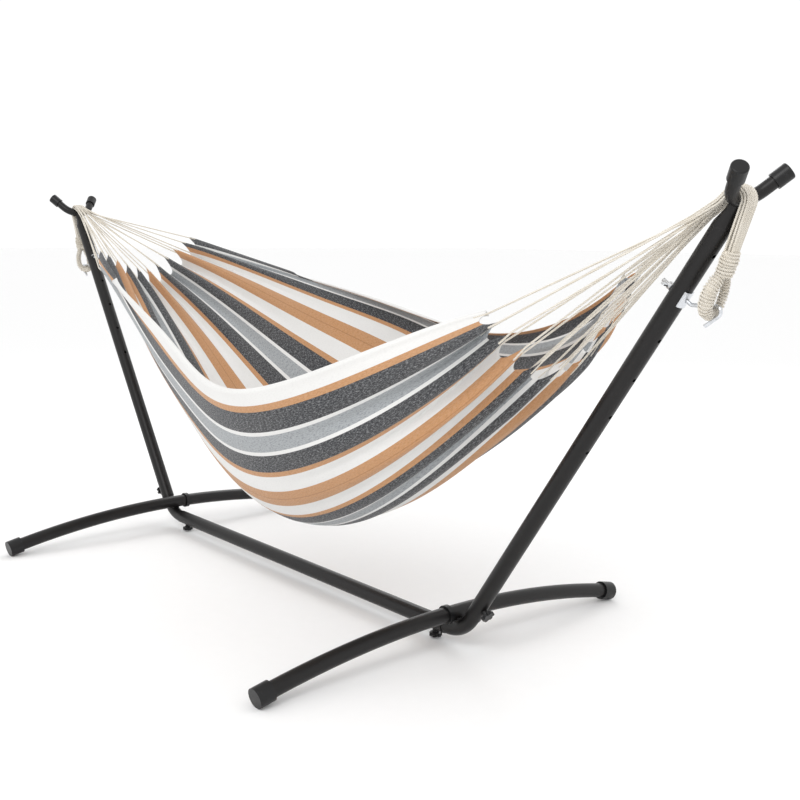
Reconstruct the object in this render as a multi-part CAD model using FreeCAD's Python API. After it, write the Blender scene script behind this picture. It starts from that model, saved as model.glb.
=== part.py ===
import FreeCAD, Part
import math
import os

from FreeCAD import Vector

# Hammock on a knock-down steel stand.  Millimetres, +Z up, X along the hammock,
# origin on the floor under the middle of the beam.  The two ends of the stand are the
# same parts turned half a turn about Z.

# ---- stand: overall sizes ----
foot_bar_length = 1160.0        # one foot bar, over its two end caps
foot_spacing = 1396.0           # between the axes of the two foot bars
yoke_height = 1055.6            # axis of the yoke tube at its lowest point
upright_angle = 55.6            # lean of the uprights above the floor, degrees
beam_height = 42.0              # axis of the beam above the floor

# ---- tubes ----
main_tube_od = 40.0             # beam and uprights
main_tube_wall = 1.5
elbow_clearance = 0.3           # radial, elbow inside beam and upright
elbow_wall = 2.0
elbow_bend_radius = 100.0       # to the tube's axis
elbow_insertion = 90.0          # length hidden inside each sleeve
elbow_bare = 8.0                # straight length seen between bend and sleeve
foot_tube_od = 38.0
foot_tube_wall = 1.5
foot_spigot_clearance = 0.3     # radial, spigot inside the short foot tube
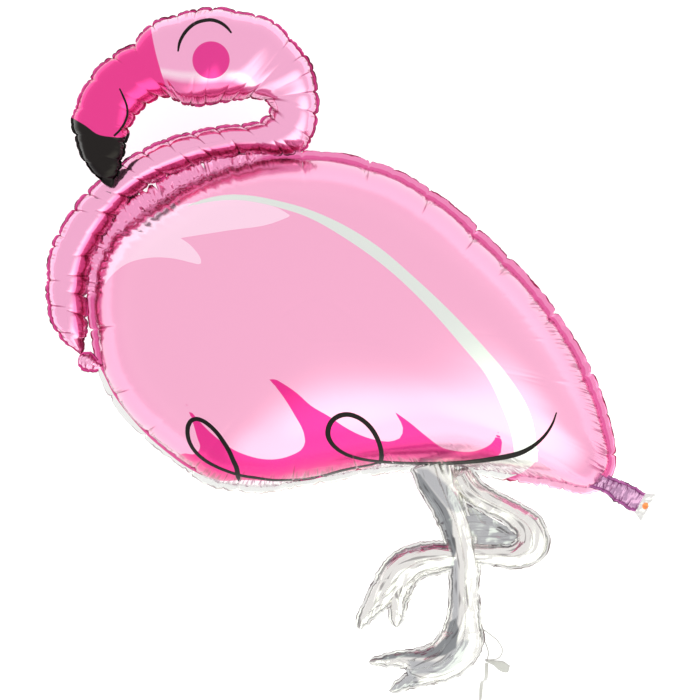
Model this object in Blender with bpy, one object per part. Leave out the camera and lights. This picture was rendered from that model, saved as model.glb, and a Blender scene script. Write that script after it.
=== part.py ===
"""Foil balloon in the shape of a flamingo, lying on its side, with its ribbon.

Two sheets of metallised film are welded round one outline and inflated. The weld lies in one level
plane, body, neck and legs bulge above and below it, and the body rests on a small flat spot.
Metres, +Z up, +Y towards the head, +X towards the tail. The origin is the middle of the flat spot.
"""

import math

import bmesh
import bpy
import numpy as np

# Driving sizes, in metres
FIGURE_HEIGHT = 0.99
BODY_HALF_THICKNESS = 0.142
FLAT_DEPTH = 0.0022
BODY_WELD = 0.009
NECK_WELD = 0.006
LEG_WELD = 0.005
FILM_HALF = 0.0008
RIBBON_WIDTH = 0.005
RIBBON_HALF = 0.0005
LOOP_RADIUS = 0.0007
RIBBON_HOLE_RADIUS = 0.0021
KNOT_RADIUS = 0.0036
COIL_MIDDLE_DIAMETER = 0.055
COIL_PACK_WIDTH = 0.013
VALVE_FILM_HALF = 0.0006
GAP = 0.0003

# The figure is drawn in columns and rows of a picture, rows counted downwards
FIGURE_ROWS = 692.0
ORIGIN_COLUMN = 322.0
ORIGIN_ROW = 321.0
ROW = FIGURE_HEIGHT / FIGURE_ROWS

# A belly of film is fuller than an ellipse: flat on top and upright at the weld
BODY_FULLNESS = 2.4
TUBE_FULLNESS = 2.15
BODY_SIDES = 96
BODY_RINGS = 8
TAIL_TAPER = 0.55
TAIL_ANGLE = math.radians(-30)
TAIL_SPREAD = math.radians(24)
SECTION_STEPS = 6

# Distance between the rings of a welded tube, in metres
CHAMBER_STEP = 0.017
TOE_STEP = 0.011
KNUCKLE_STEP = 0.008
LEAST_BULGE = 0.45

SEAM_Z = BODY_HALF_THICKNESS - FLAT_DEPTH

# Outer edge of the body's weld, clockwise from the left
BODY_POLE = (325.0, 321.0)
BODY_EDGE = [
    (89, 300), (92, 268), (107, 236), (140, 207), (189, 175.5), (245, 156), (300, 151),
    (350, 156), (400, 172), (446, 200), (491, 240), (532, 281), (568, 328), (594, 376),
    (610, 425), (616, 466), (598, 490), (545, 486), (480, 475), (395, 472), (330, 481),
    (255, 492), (212, 486), (168, 457), (128, 421), (104, 385), (93, 345),
]

# Chambers as columns, rows, half width with the weld, height share of the half width, lift
NECK_AND_HEAD = [
    (84, 354, 9, 0.8, 0.0), (77, 340, 13.5, 0.9, 0.0), (71, 322, 18, 0.95, 0.0),
    (67.5, 298, 20.5, 0.95, 0.0), (70, 271, 22.5, 0.95, 0.0), (78, 247, 23.5, 0.95, 0.0),
    (92, 223, 23, 0.95, 0.0), (112, 200, 22, 0.95, 0.0), (140, 178, 20.5, 0.95, 0.0),
    (170, 161, 20, 0.95, 0.0), (200, 149.5, 19.5, 0.95, 0.0), (229, 143, 18.5, 0.95, 0.0),
    (257, 140, 19, 0.95, 0.0), (281, 130, 23.5, 0.9, 0.0), (292, 107, 26.5, 0.85, 0.0),
    (282, 77, 30.5, 0.8, 0.0), (254, 60, 42, 0.72, 0.0), (215, 56.5, 49, 0.7, 0.0),
    (178, 61, 41.5, 0.7, 0.0), (150, 75, 32.5, 0.7, 0.001), (122, 93.5, 32, 0.68, 0.007),
    (107.5, 113.5, 31, 0.62, 0.016), (102, 133, 28.5, 0.58, 0.027), (104, 153, 22.5, 0.54, 0.035),
    (109, 171, 16, 0.52, 0.039), (113, 183, 10, 0.5, 0.040), (115, 189, 4, 0.5, 0.040),
]
KNUCKLE = [
    (103, 367, 5, 0.7, 0.0), (96, 366, 7, 0.9, 0.0), (86, 361, 10, 0.9, 0.0), (78, 358, 6, 0.6, 0.0),
]
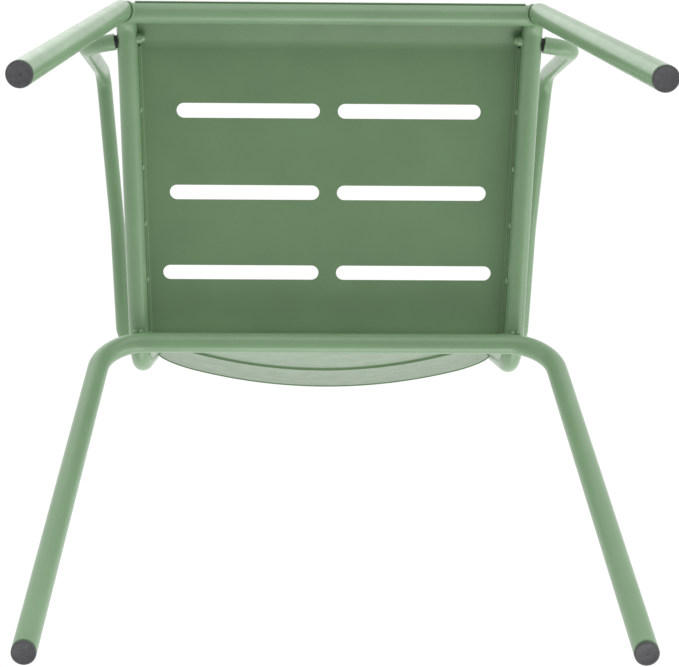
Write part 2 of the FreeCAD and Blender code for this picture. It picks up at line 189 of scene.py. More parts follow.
def add_node(tree, kind, links=(), **sockets):
    """Adds a shader node, sets its sockets by their names with spaces as underscores, and
    links each (socket, source) pair into it."""
    node = tree.nodes.new("ShaderNode" + kind)
    for name, value in sockets.items():
        node.inputs[name.replace("_", " ")].default_value = value
    for name, source in links:
        tree.links.new(source, node.inputs[name])
    return node


def noise(tree, scale, detail, rough=0.5):
    """Cloudy noise over the piece, its scale counted in features to the metre."""
    where = add_node(tree, "TexCoord").outputs["Object"]
    cloud = add_node(tree, "TexNoise", [("Vector", where)], Scale=scale, Detail=detail,
                     Roughness=rough)
    return cloud.outputs["Fac"]


def spread(tree, source, stops):
    """Turns a 0 to 1 value into colours laid out along it."""
    node = add_node(tree, "ValToRGB", [("Fac", source)])
    ramp = node.color_ramp
    ramp.elements[0].position, ramp.elements[0].color = stops[0]
    ramp.elements[1].position, ramp.elements[1].color = stops[-1]
    for position, colour in stops[1:-1]:
        ramp.elements.new(position).color = colour
    return node.outputs["Color"]


def gloss_range(tree, shader, source, low, high, start=0.0, end=1.0):
    """Lets the roughness wander between two values as the source goes from start to end."""
    node = add_node(tree, "MapRange", [("Value", source)], From_Min=start, From_Max=end,
                    To_Min=low, To_Max=high)
    tree.links.new(node.outputs["Result"], shader.inputs["Roughness"])


def relief(tree, shader, height, strength, distance):
    """Raises and sinks the surface by a height, seen only in how it takes the light."""
    node = add_node(tree, "Bump", [("Height", height)], Strength=strength, Distance=distance)
    tree.links.new(node.outputs["Normal"], shader.inputs["Normal"])


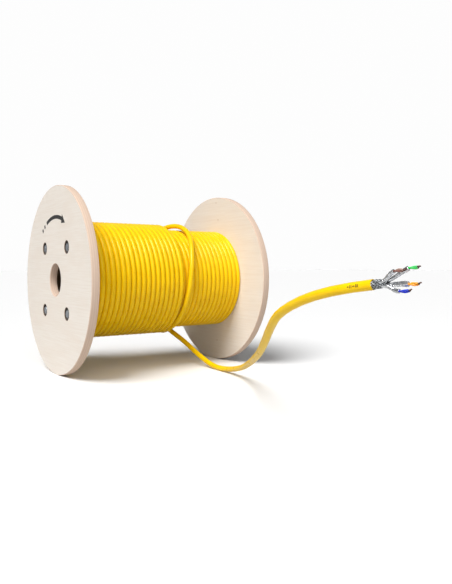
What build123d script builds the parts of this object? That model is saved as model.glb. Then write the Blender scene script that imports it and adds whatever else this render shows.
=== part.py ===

◆ ◆ ◆

Quote exactly the first line of the data and every line after it through the one holding "# same parts turned half a turn about Z.".

**EXERCISE OUTPUT:**
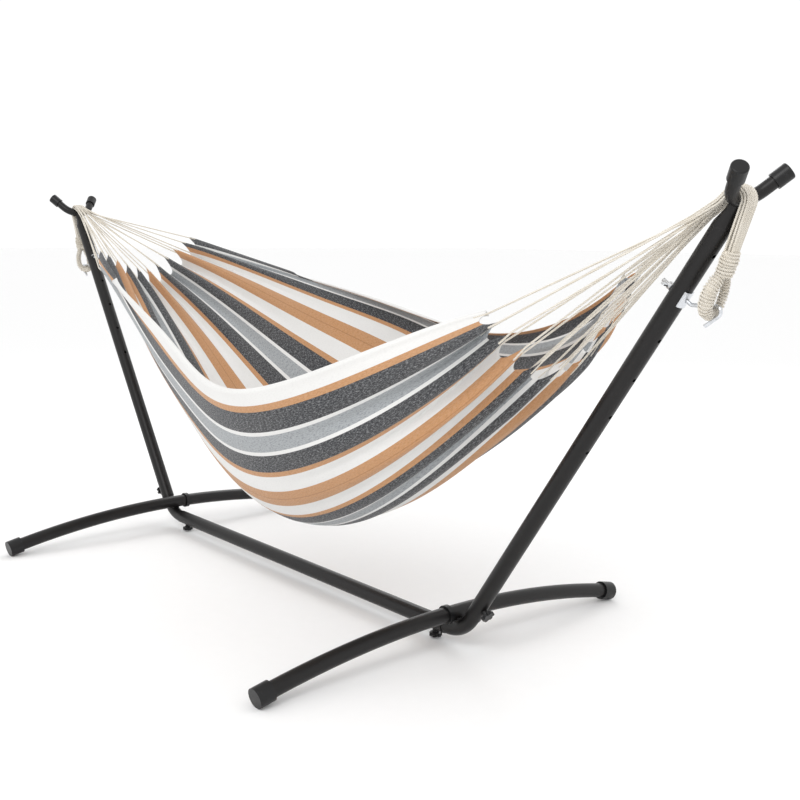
Reconstruct the object in this render as a multi-part CAD model using FreeCAD's Python API. After it, write the Blender scene script behind this picture. It starts from that model, saved as model.glb.
=== part.py ===
import FreeCAD, Part
import math
import os

from FreeCAD import Vector

# Hammock on a knock-down steel stand.  Millimetres, +Z up, X along the hammock,
# origin on the floor under the middle of the beam.  The two ends of the stand are the
# same parts turned half a turn about Z.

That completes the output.